There are 59 insurance companies in  Nigeria  today and  insurance ranks lowest in the sectoral index table. Furthermore, 85 per cent or more of insurance companies in the market have not been able to pay any dividends to shareholders for a number of years.

It is not surprising, therefore, that the market is enmeshed in poor ranking defined by its fourth position in Africa in premium income, tenth in insurance density

MDRI had projected premium income (EIPI) to grow from N164.5bm in to N1 trillion insurance contribution to GDP from 0.72 percent to 30 percent by 2012.

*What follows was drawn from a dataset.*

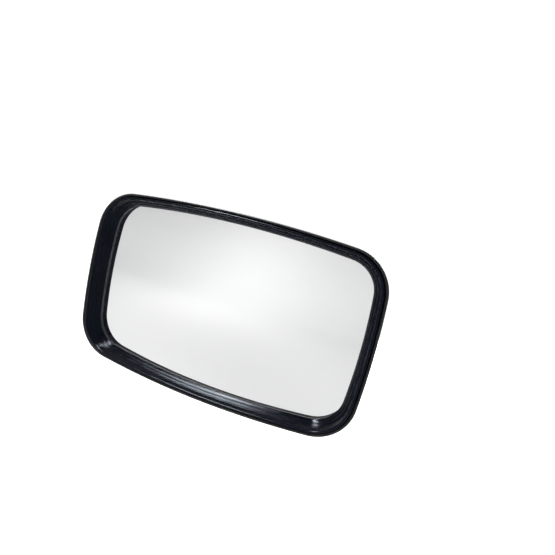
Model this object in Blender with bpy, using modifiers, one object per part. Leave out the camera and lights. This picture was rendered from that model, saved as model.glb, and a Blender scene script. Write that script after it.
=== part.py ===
"""Convex mirror head for an arm tube: a bowed rectangular housing with a rubber-framed convex glass,
and a round clamp disc in its back that grips the tube between two jaws and lets the head turn on it.

Metres, +Z up. The glass faces -Y. The origin is the centre of the tube clamp: the arm tube's axis crosses
the swivel axis there. The swivel axis is Y, and the tube leaves the head towards -X."""

import math

import bmesh
import bpy
from mathutils import Matrix

# Driving dimensions of the head, seen from the front.
HALF_WIDTH = 0.170
HALF_HEIGHT = 0.1045
CORNER_RADIUS = 0.045
SHORT_SIDE_BOW = 0.0062
LONG_SIDE_BOW = 0.0108
HEAD_CENTRE_X = 0.0324

# The sight line is where the gasket's lip meets the glass. Insets are measured at the short sides, and they
# shrink in proportion at the long sides.
SIGHT_HALF_WIDTH = 0.1565
SIGHT_HALF_HEIGHT = 0.0930
SIGHT_CORNER_RADIUS = 0.0325
SIGHT_INSET = HALF_WIDTH - SIGHT_HALF_WIDTH

# Places along Y, with the arm tube's axis at zero. The rim, the glass and the back are all domed, so for these
# a place is that of the apex, at the middle of the head.
CREST_Y = -0.0435
HOUSING_EDGE_Y = -0.0428
GLASS_CENTRE_Y = -0.0300
BACK_APEX_Y = 0.033
DISC_FACE_Y = 0.0308

# Shell, glass and gasket.
RIM_RADIUS = 2.570
GLASS_RADIUS = 1.800
BACK_RADIUS = 1.200
WALL = 0.003
WALL_LEAN = 0.0028
BACK_FILLET = 0.009
EDGE_CHAMFER = 0.0007
GLASS_THICKNESS = 0.003
GLASS_EDGE_INSET = 0.0076
FILM_THICKNESS = 0.0004
FILM_INSET = 0.0128
LIP_THICKNESS = 0.0014
GAP = 0.0003

# Disc, pocket and ledge, as radii and places along Y.
DISC_RADIUS = 0.0392
POCKET_RADIUS = 0.040
BOSS_RADIUS = 0.0435
LEDGE_HOLE_RADIUS = 0.035
LEDGE_TOP_Y = 0.0235
LEDGE_BOTTOM_Y = 0.0205
HUB_RADIUS = 0.0345
HUB_END_Y = 0.0173
FLANGE_BOTTOM_Y = 0.0253
PLATE_RADIUS = 0.042
PLATE_TOP_Y = 0.017
PLATE_BOTTOM_Y = 0.015

# Tube clamp. The screws' line leans off vertical with the disc.
CLAMP_TILT = math.radians(-6.5)
TUBE_RADIUS = 0.010
LINER_THICKNESS = 0.001
GROOVE_RADIUS = TUBE_RADIUS + LINER_THICKNESS + 0.0004
SCREW_OFFSET = 0.0235
JAW_HALF_LENGTH = 0.0335
JAW_HALF_WIDTH = 0.017
JAW_CORNER = 0.008
JAW_HALF_GAP = 0.003
OUTER_JAW_TOP_Y = PLATE_BOTTOM_Y - GAP
INNER_JAW_FRONT_Y = -0.015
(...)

While the gale of underperformance lingers, insurance service providers remain unconvincing in their efforts at tapping into lush opportunities and other low-hanging fruits that dot the market horizon

There is also hardly any defined policy today to explore opportunities springing from such relatively new security challenges like as kidnapping and ritual killings.

Nevertheless, experts say there are juicy prospects for growth in the country’s insurance market. How the practitioners respond to these will make all the difference going forward. This in turn, will define the extent to which the frontiers for the insurance market can be expanded.

Change has happened and insurers need to also change pragmatically. It maybe a lonely spot, yet the job can be done, more so when all the other alternatives look more painful.

To secure a more sustainable future analysts say insurers need to meticulously and strategically migrate from today’s market fragmentation to consolidation and from product-based to customer-based insurance. Perhaps, a shift also needs to be made from focus on personal and commercial lines to exploring opportunities in the segment of personal data brokerage and other growth areas offered by the entire insurance industry value chain.

Whatever steps are taken, more collaboration with stakeholders now needs to be embraced to ensure the market is convincingly grown to make Nigerian insurance a winner.